Vi ricordate le mascherine pannolino di Regione Lombardia? Nel pieno dell’emergenza ne erano stati acquistati 18 milioni di pezzi, pagati dalla Regione la bellezza di 8 milioni di euro. Soldi dei lombardi, come ci tengono spesso a sottolineare da quelle parti. Ma alla fine il 90% delle Fippi “made in Lombardia” sono rimaste negli scatoloni, perché praticamente nessuno ha deciso di utilizzarle in quanto «troppo scomode da indossare».
Le mascherine-pannolino di Regione Lombardia erano state oggetto di un esposto dei Cobas che aveva portato all’apertura di un’inchiesta per frode. La Guardia di finanza che sta lavorando al fascicolo aperto a maggio dai pm Mauro Clerici e Giordano Baggio ha scoperto che il novanta per cento di tutte quelle mascherine di tessuto non tessuto (tnt) sono rimaste negli scatoloni e praticamente nessuno ha deciso di utilizzarle perché troppo scomode da indossare. Spiega oggi Repubblica Milano:
La Regione aveva acquistato in totale 18 milioni di pezzi pagandoli 8 milioni di euro (45 centesimi ciascuna), nell’ambito di una delle molte operazioni di approvvigionamento gestite da Aria, la centrale acquisti del Pirellone. Durante i mesi più duri dell’emergenza sembravano essere una valida soluzione, al punto che era stato interpellato anche il Politecnico affinché valutasse la qualità delle mascherine-pannolino: ne era nato un braccio di ferro tra Regione e Istituto superiore della sanità — una delle molte tensioni sorte in quel periodo — sulla tempistica per avere le autorizzazioni, visto che l’ateneo ne aveva certificato la qualità e mancava solo un ultimo step da Roma. Il lungo iter per l’approvazione infatti prevedeva due passaggi diversi: prima i test fatti dal Politecnico che valutavano l’effettiva efficacia protettiva del tessuto, poi un secondo controllo per la certificazione. Dopo l’agognato via libera dell’Iss che autorizzava la distribuzione — arrivata solo il 4 aprile, dopo diversi giorni di pressanti richieste — le mascherine-pannolino sono rimaste però praticamente inutilizzate.

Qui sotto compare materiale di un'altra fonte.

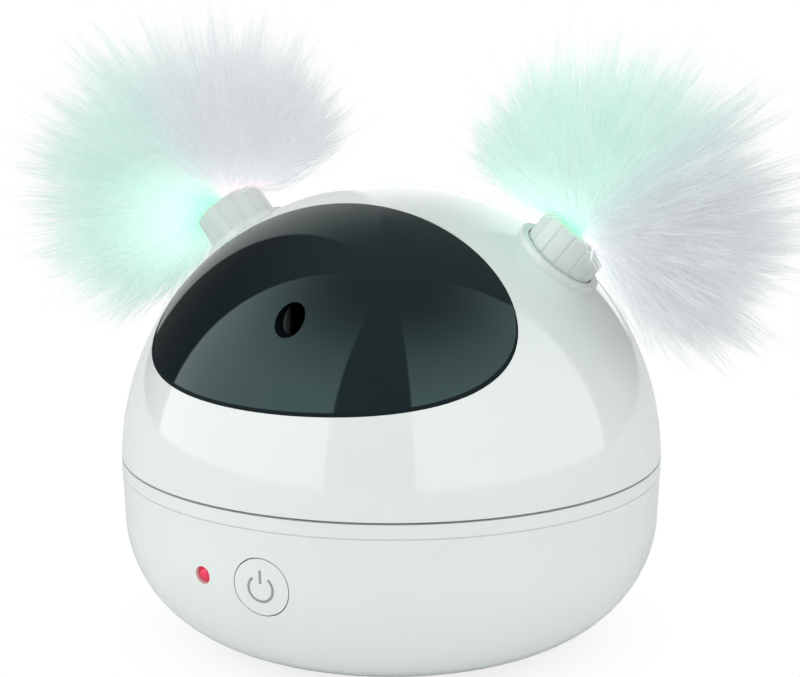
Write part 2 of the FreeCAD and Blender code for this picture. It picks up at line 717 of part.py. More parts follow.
def make_power_led():
    lamp_foot = S.lamp_sink + S.lamp_length - S.dome_radius
    thing = lamp("power_led", board_face - lamp_foot)
    place(thing, -S.lamp_side, lamp_foot, control_z, Rotation(Vector(1, 0, 0), 90))
    return piece("power_led", thing)


def make_button():
    cap_blank = cylinder("cap_blank", S.button_radius, S.dome_radius + stem_start, 0, -S.dome_radius, control_z, "Y")
    cap = common("cap_shaped", cap_blank, turned("cap_skin", *bowl_section(size_of(0))))
    flange = cylinder("cap_flange", S.button_flange, S.flange_thickness, 0, -flange_face, control_z, "Y")
    stem = cylinder("cap_stem", S.plunger_radius, S.stem_length, 0, stem_start, control_z, "Y")
    piece("power_button", fuse("power_button", [cap, flange, stem]))
    depth = S.switch_depth / 2 - S.button_travel - S.end_play
    piece("switch_plunger", cylinder("switch_plunger", S.plunger_radius, S.plunger_proud + depth, 0, stem_end,
                                     control_z, "Y"))


def make_drive_motor():
    top = deck_under
    across = (S.motor_width / -2, S.motor_width / 2)
    deep = (S.motor_depth / -2 - drive_distance, S.motor_depth / 2 - drive_distance)
    case = box("gearbox_case", deep, across, (top - S.gearbox_length, top))
    bore = cylinder("gearbox_bore", S.shaft_radius + S.running_fit, S.shaft_seat + 0.2, -drive_distance, 0,
                    top - S.shaft_seat - 0.2)
    holes = []
    for side in (-1, 1):
        holes.append(cylinder(f"gearbox_hole_{side + 1}", S.small_screw, 3, -drive_distance,
                              side * S.motor_screw_pitch / 2, top - 3))
    piece("motor_gearbox", cut("motor_gearbox", case, [bore] + holes))
    low = top - S.gearbox_length - S.motor_length
    can_round = cylinder("motor_round", S.motor_width / 2, S.motor_length, -drive_distance, 0, low)
    can_box = box("motor_flats", deep, across, (low, top - S.gearbox_length))
    can = common("motor_can", can_round, can_box)
    tail = cylinder("motor_tail", 1.5, 1, -drive_distance, 0, low - 1)
    piece("drive_motor", fuse("drive_motor", [can, tail]))
    screws = []
    for side in (-1, 1):
        screws.append(screw(f"motor_screw_{side + 1}", S.small_screw, S.small_screw * 2, S.small_screw,
                            S.deck_thickness + 2.5, -drive_distance, side * S.motor_screw_pitch / 2, deck_top, True))
    piece("motor_screws", group("motor_screws", screws))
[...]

Tra le strutture che avevano ricevuto gli scatoloni senza quasi utilizzare le mascherine, anche l’Ospedale di Busto Arsizio e il Niguarda. Dalla vicenda, al contrario di quanto ipotizzato nell’esposto, non sembrano per ora emergere rilievi di carattere penale. Ma la Corte dei Conti potrebbe essere al più presto interessata alla questione.